When Zimbabweans are flogged in Botswana, is Mugabe not able to pick up the phone and call President Khama and ask him to go easy on those Zimbabweans?
They do not do that because each leader has to be advised of what to say to the other leader in advance. Speed is deliberately slowed down to the ordinary level for convenience, just like papa once told me.
So here we are, unable to appreciate our own success or enjoy the alleviation of archaic constraints as people. We should be celebrating the convenience of a Zimbabwean president flying to Abuja for lunch with his Nigerian counterpart and still be home for supper with his family in Harare.
But the easier it has become, the more acrimonious relationships we have developed. It is now a scandal for certain leaders to talk to certain leaders. Leaders who used to talk to each other now need middlemen or proxies to bridge the gap between themselves.
But Embassies and Consulates have purpose of existence: “assist and protect the citizens of the consul’s own country” and “facilitate trade and friendship between the people of the two countries”.
Friendship is a big word; it is important because it paves the way for the opening of embassies between two nations; it encourages citizens of either country to visit the other country.

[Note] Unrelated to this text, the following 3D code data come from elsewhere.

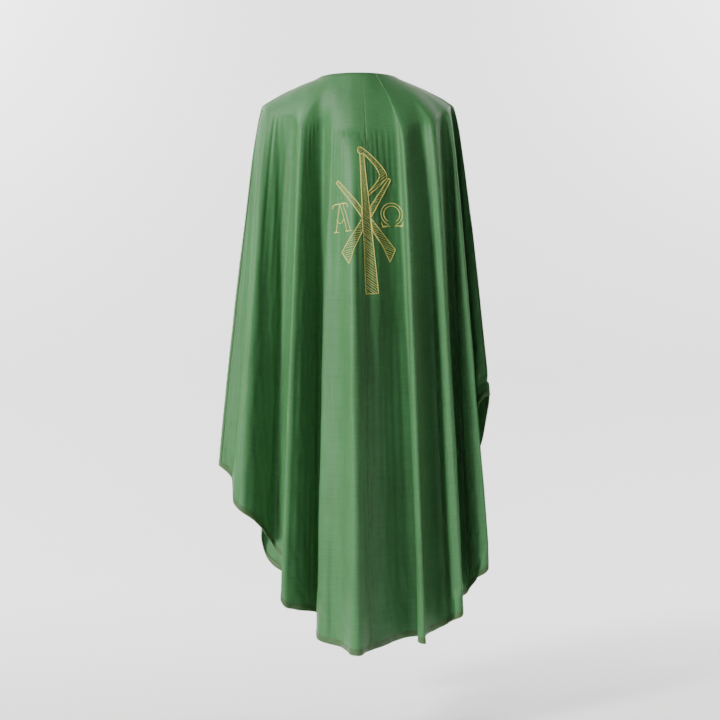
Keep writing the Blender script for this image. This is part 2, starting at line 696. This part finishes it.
def curved(points, count=12):
    """An open Catmull-Rom curve through the points."""
    p = np.asarray(points, float)
    p = np.concatenate([2 * p[:1] - p[1:2], p, 2 * p[-1:] - p[-2:-1]])
    out = []
    for i in range(len(p) - 3):
        for t in np.linspace(0, 1, count, endpoint=False):
            out.append(catmull_rom(*p[i : i + 4], t))
    out.append(p[-2])
    return np.array(out)


class Threads:
    """Bands of thread on the back, gathered into one mesh."""

    def __init__(self):
        self.points, self.faces, self.uv = [], [], []

    def band(self, line, width, height, sides=6):
        """A rounded band along a line in motif coordinates. width is one value or one for each point."""
        found = [on_back(u, v) for u, v in line]
        path = np.array([f[0] for f in found])
        normal = unit(np.array([f[1] for f in found]))
        side = unit(np.cross(np.gradient(path, axis=0), normal))
        along = lengths_along(path)
        width = np.broadcast_to(width, len(path))
        base = len(self.points)
        for i in range(len(path)):
            for k in range(sides + 1):
                a = math.pi * k / sides
                up = math.sin(a) ** 0.7 if 0 < k < sides else -0.25
                beside = width[i] / 2 * math.cos(a)
                above = height * up + CLOTH_THICKNESS / 2
                self.points.append(path[i] + side[i] * beside + normal[i] * above)
                self.uv.append((beside, along[i]))
        for i in range(len(path) - 1):
            for k in range(sides):
                a = base + i * (sides + 1) + k
                self.faces.append((a, a + 1, a + sides + 2, a + sides + 1))
        self.faces.append(tuple(base + k for k in reversed(range(sides + 1))))
        last = base + (len(path) - 1) * (sides + 1)
        self.faces.append(tuple(last + k for k in range(sides + 1)))

    def made(self, name, material, slot, nodes=()):
        return piece(name, self.points, self.faces, material, nodes, self.uv)


def hatching(outline, angle, spacing=HATCH_SPACING):
    """The slanted lines of thread that cross a closed outline."""
    direction = np.array([math.cos(angle), math.sin(angle)])
    away = np.array([-direction[1], direction[0]])
    heights = outline @ away
    lines = []
    for height in np.arange(heights.min() + spacing / 2, heights.max(), spacing):
        height += random.uniform(-0.15, 0.15) * spacing
        cuts = []
        for a, b in zip(outline, np.roll(outline, -1, 0)):
            ha, hb = a @ away - height, b @ away - height
            if (ha > 0) != (hb > 0):
                cuts.append(float((a + (b - a) * ha / (ha - hb)) @ direction))
        for start, end in zip(sorted(cuts)[::2], sorted(cuts)[1::2]):
            if end - start > 0.002:
                lines.append([direction * start + away * height, direction * end + away * height])
    return lines


def outlined(name, outline, nodes, angle=HATCH_ANGLE):
    """A shape with a satin-stitched outline and open hatching inside."""
    outline = np.asarray(outline, float)
    closed = np.concatenate([outline, outline[:1]])
    border = Threads()
    border.band(evened(closed), SATIN_WIDTH, SATIN_HEIGHT)
    border.made(f"{name}_satin_outline", gold_satin, "gold_satin", [f"{nodes}_outline"])
    field = Threads()
    for line in hatching(outline, angle):
        field.band(evened(line, 0.004), 2 * HATCH_RADIUS, HATCH_RADIUS * 1.5, sides=3)
    field.made(f"{name}_hatched_field", gold_hatch, "gold_hatching", [f"{nodes}_hatching"])


MM = 0.001
STAFF = np.array([(-4.2, 148), (4.2, 147), (14.4, -171), (-14.4, -171)]) * MM
UPPER_ARM = np.array([(57, 91), (62, 86), (10, 1), (9.4, 24)]) * MM
LOWER_ARM = np.array([(10, -1), (61, -73), (46, -101), (33, -67), (11.4, -29)]) * MM
hollow = curved([(8, 59), (25, 76), (36, 96), (28, 118), (4.5, 147)])
rim = curved([(-4.5, 148), (-9, 155), (0, 162), (35, 128), (53, 98), (41, 79), (8, 51)])
BOWL = np.concatenate([hollow, rim]) * MM
ACROSS = np.array([-1, 1])
outlined("rho_staff", STAFF, "staff")
outlined("rho_bowl", BOWL, "bowl", math.radians(35))
outlined("chi_upper_right_arm", UPPER_ARM, "arm_upper_right", math.radians(-20))
outlined("chi_upper_left_arm", UPPER_ARM * ACROSS, "arm_upper_left", math.radians(30))
outlined("chi_lower_right_arm", LOWER_ARM, "arm_lower_right", math.radians(-22))
outlined("chi_lower_left_arm", LOWER_ARM * ACROSS, "arm_lower_left", math.radians(8))


def letter(name, lines, feet, node):
    """A letter of satin lines, with feet that swell towards one end."""
    threads = Threads()
    for line, width in lines:
        threads.band(evened(np.array(line) * MM), width * MM, SATIN_HEIGHT)
    for line, start, end in feet:
        points = evened(np.array(line) * MM)
        threads.band(points, np.linspace(start, end, len(points)) * MM, SATIN_HEIGHT)
    return threads.made(f"{name}_satin", gold_satin, "gold_satin", [node])


letter(
    "alpha",
    [
        (curved([(-58, 35), (-64, 6), (-70, -25)]), 1.8),
        (curved([(-57, 35), (-51, 8), (-46.5, -25)]), 1.5),
        (curved([(-50, 35), (-44, 8), (-38, -25)]), 1.5),
        (curved([(-67, 2), (-63, -5), (-59, -7), (-55, -5), (-51, 2)]), 1.5),
        (curved([(-75, 28), (-73, 35), (-66, 37.5), (-58, 37), (-50, 37.5), (-42, 35), (-40, 28)]), 2.2),
    ],
    [
        ([(-76, -27.5), (-70, -25)], 0.8, 3.2),
        ([(-63, -27.5), (-70, -25)], 0.8, 3.2),
        ([(-49, -26.5), (-33, -27)], 2.4, 1.0),
    ],
    "alpha",
)
OMEGA_CENTRE, OMEGA_OUTER, OMEGA_INNER = (58.5, 8.5), 25.2, 18.6
rings = []
for radius, open_to in ((OMEGA_OUTER, -68), (OMEGA_INNER, -60)):
    turn = np.radians(np.linspace(open_to, 180 - open_to, 60))
    ring = np.stack([OMEGA_CENTRE[0] + radius * np.cos(turn), OMEGA_CENTRE[1] + radius * np.sin(turn)], 1)
    rings.append((ring, 1.6))
letter(
    "omega",
    rings,
    [
        ([(34, -19.5), (53, -18.5)], 4.2, 1.6),
        ([(83, -19.5), (64, -18.5)], 4.2, 1.6),
        ([(35, -18), (32.5, -9)], 2.6, 0.6),
        ([(82, -18), (84.5, -9)], 2.6, 0.6),
    ],
    "omega",
)

BACKING_TOP, BACKING_BOTTOM = 0.176, -0.186
BACKING_RIGHT, BACKING_LEFT = 0.068, -0.088
behind = []
for v in np.linspace(BACKING_TOP, BACKING_BOTTOM, 60):
    row = [on_back(u, v) for u in np.linspace(BACKING_RIGHT, BACKING_LEFT, 30)]
    behind.append([place - np.array([0, 0.0022 / max(normal[1], 0.4), 0]) for place, normal in row])
made = strip("embroidery_backing_sheet", np.array(behind), backing_cloth, ["embroidery_backing"])
backing = thickened(made, BACKING_THICKNESS)

# ---------------------------------------------------------------- stage
def plain(name, color):
    n = Nodes(name)
    n.put(n.shader.inputs["Base Color"], (*color, 1))
    n.put(n.shader.inputs["Roughness"], 0.8)
    return n.material


FLOOR_Z = -1.53
floor_mesh = bpy.data.meshes.new("floor")
sweep = [(6.0, FLOOR_Z)] + [
    (-2.2 - 0.8 * math.sin(a), FLOOR_Z + 0.8 - 0.8 * math.cos(a)) for a in np.linspace(0, math.pi / 2, 16)
] + [(-3.0, 5.0)]
floor_points = [(x, y, z) for y, z in sweep for x in (-6.0, 6.0)]
floor_faces = [(2 * i, 2 * i + 1, 2 * i + 3, 2 * i + 2) for i in range(len(sweep) - 1)]
floor_mesh.from_pydata(floor_points, [], floor_faces)
floor_mesh.shade_smooth()
floor_mesh.materials.append(plain("pale_floor", (0.92, 0.92, 0.92)))
floor = bpy.data.objects.new("floor", floor_mesh)
bpy.context.scene.collection.objects.link(floor)


def lamp(name, place, target, size, power, color=(1, 1, 1)):
    light = bpy.data.lights.new(name, "AREA")
    light.size, light.energy, light.color = size, power, color
    made = bpy.data.objects.new(name, light)
    made.location = place
    made.rotation_euler = (Vector(target) - Vector(place)).to_track_quat("-Z", "Y").to_euler()
    bpy.context.scene.collection.objects.link(made)


lamp("key", (2.9, 2.9, 1.2), (0, 0, -0.6), 0.8, 290, (1.0, 1.0, 0.97))
lamp("warm_fill", (-3.2, 1.6, -0.3), (0, 0, -0.7), 1.6, 4, (1.0, 0.72, 0.42))
lamp("backdrop_left", (2.4, -1.5, 1.6), (1.3, -3.0, -0.5), 1.4, 170)
lamp("backdrop_right", (-2.4, -1.5, 1.6), (-1.3, -3.0, -0.5), 1.4, 170)

world = bpy.data.worlds.new("studio")
bpy.context.scene.world = world
world.use_nodes = True
world.node_tree.nodes["Background"].inputs["Color"].default_value = (0.85, 0.92, 1.0, 1)
world.node_tree.nodes["Background"].inputs["Strength"].default_value = 0.03

camera = bpy.data.objects.new("camera", bpy.data.cameras.new("camera"))
camera.location = (-0.0047, 3.6, -0.66)
camera.rotation_euler = (math.pi / 2, 0, math.pi)
camera.data.lens, camera.data.sensor_width = 76.6, 36
bpy.context.scene.collection.objects.link(camera)
bpy.context.scene.camera = camera
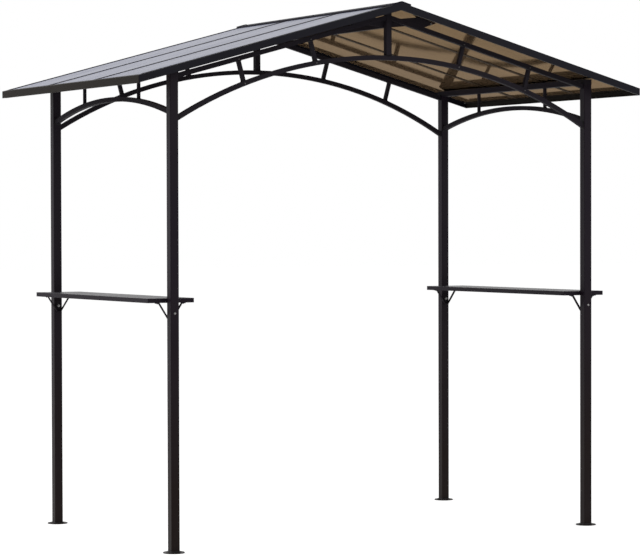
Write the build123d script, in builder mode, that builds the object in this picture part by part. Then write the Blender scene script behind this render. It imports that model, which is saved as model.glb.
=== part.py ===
import os
from math import cos, degrees, radians, sin, tan

from build123d import *

os.makedirs("parts", exist_ok=True)

# Plan, in millimetres: X runs along the eaves' spacing, Y along the ridge, Z up from the ground
roof_half_length = 1230
roof_half_depth = 740
post_x = 1022
post_y = 616
post_size = 38
post_wall = 1.5
post_corner = 3
post_inner_x = post_x - post_size / 2
post_outer_x = post_x + post_size / 2
post_inner_y = post_y - post_size / 2
post_outer_y = post_y + post_size / 2

# Roof planes: heights come from the apex, the pitch and a depth square to the slope
pitch = radians(15.3)
apex_height = 2293
frame_depth = 30
flange_thickness = 2
flange_width = 20
lip_width = 8
panel_top = flange_thickness
panel_thickness = 6
panel_bottom = panel_top + panel_thickness
grip_bottom = panel_bottom + flange_thickness
panel_seams = (-roof_half_depth / 3, roof_half_depth / 3)
panel_play = 2
panel_end_play = 1
seam_width = 26
ridge_leg = 28
cap_leg = 44
cap_sheet = 2
cap_rise = 4.5
cap_end_rise = 6.75
cap_end_length = 14

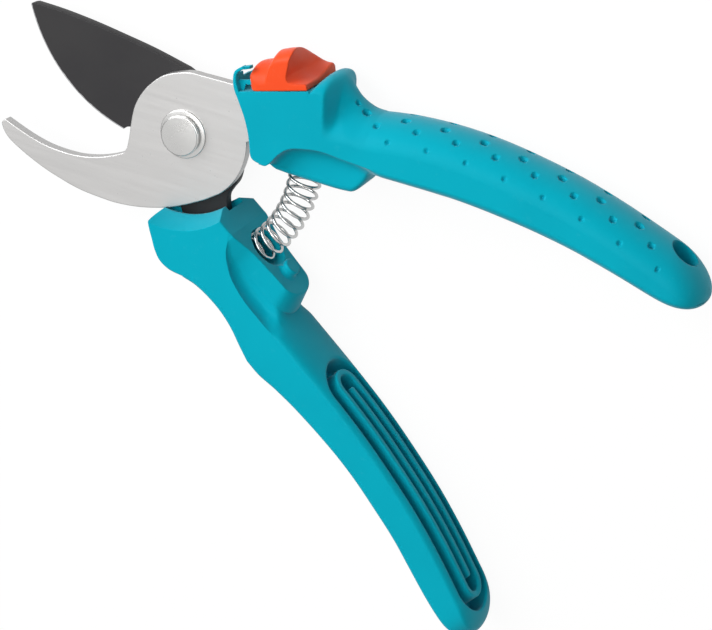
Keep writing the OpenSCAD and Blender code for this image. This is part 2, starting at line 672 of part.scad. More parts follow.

Hardly a month after I joined the Sunday Standard in 2006, I remember a story that I was supposed to proof-read that said ‘the Botswana High Commission in London has used the government money, under the destitute vote, to bail out Botswana National Front and Leader of Opposition, Otsweletse Moupo.’ (http://www.sundaystandard.info/moupo-receives-destitute-money-london).
Apparently, Moupo “ran out of money while on a private trip in England” and, knowing of the existence of his country’s diplomatic missions, he went to seek help.
And he got it.
Unlike my Batswana colleagues, I was positively touched and pleased by this incident because, in my country, no such thing could ever happen. Mugabe embarrasses or kills political opponents not assist them.
Moupo was justifiably cartooned and laughed at back home in Botswana but the role of the embassy/consulate had been fulfilled ÔÇô serving and protecting the citizens of Botswana abroad ÔÇô nothing political.
In my last column here, I mentioned in the very last paragraph how Mugabe took a large delegation to the US for a conference that his Foreign Affairs minister or Environment Affairs minister could have handled alone yet the government failed to come up with $12,000 to fly back home rescued Zimbabwean women stranded in Kuwait where they had been abused and some turned into sex slaves.
The 32 women, out of more than 200, were finally able to get home through assistance from outside government although some MPs took a very active part in their repatriation back home. Many more still remain in Kuwait awaiting assistance to return home.
Sadly though, this past week, I became aware that the Zimbabwean Ambassador to Kuwait, Grey Marongwe, is himself a bitter man because “he struggled for money to bring his wife home for burial when she died last year ÔÇô and his bosses in Harare would not help”.
Ambassador Marongwe had reportedly not been paid for several months.
In January this year, it was revealed that: “At least ten of Zimbabwe’s 40-plus diplomatic missions are under legal notice for eviction over unpaid rentals with salary arrears for staff, in many cases averaging 12 months, also remaining unpaid.”
And these are the people who are supposed to engage and encourage potential business investors, tourists and visitors to go to Zimbabwe. These are the very same people who should welcome their fellow citizens and assist them in their problems in faraway countries.
I have always wondered why Zimbabwe has so many embassies in Africa and around the world.
Zimbabwe has a very hostile investment climate while property rights are not guaranteed even for citizens.
Our embassies/consulates are very intimidating and unfriendly. Zimbabweans in the Diaspora are suspects and are viewed with suspicion on embassy grounds.
It has been a long while since I set foot on the grounds of a Zimbabwean embassy but for my decade-old stay in Botswana, I noticed ambassadors from other countries mingling and socializing with local populace and international gatherings but the only time I saw the Zimbabwean ambassador at a gathering was when the Methodist Church Botswana held a memorial service for Susan Tsvangirai who had been tragically killed in a car accident when her husband had just become Prime Minister in the Zimbabwe coalition government.
Zimbabwe’s ambassador then, Thomas Mandigora, came to the services looking bothered and uninterested.
Because he was a political appointee, totally ignorant of his role on the international stage on behalf of his country, he was an insult to those gathered. Indeed, he left before the service was over.
Zimbabwe embassies are there to spy on their own citizens in foreign countries. They do not bring any business back home.
Maybe it is fair that they are not paid since they do not generate any services or income but are parasites by political appointment and are of no use to the rank and file.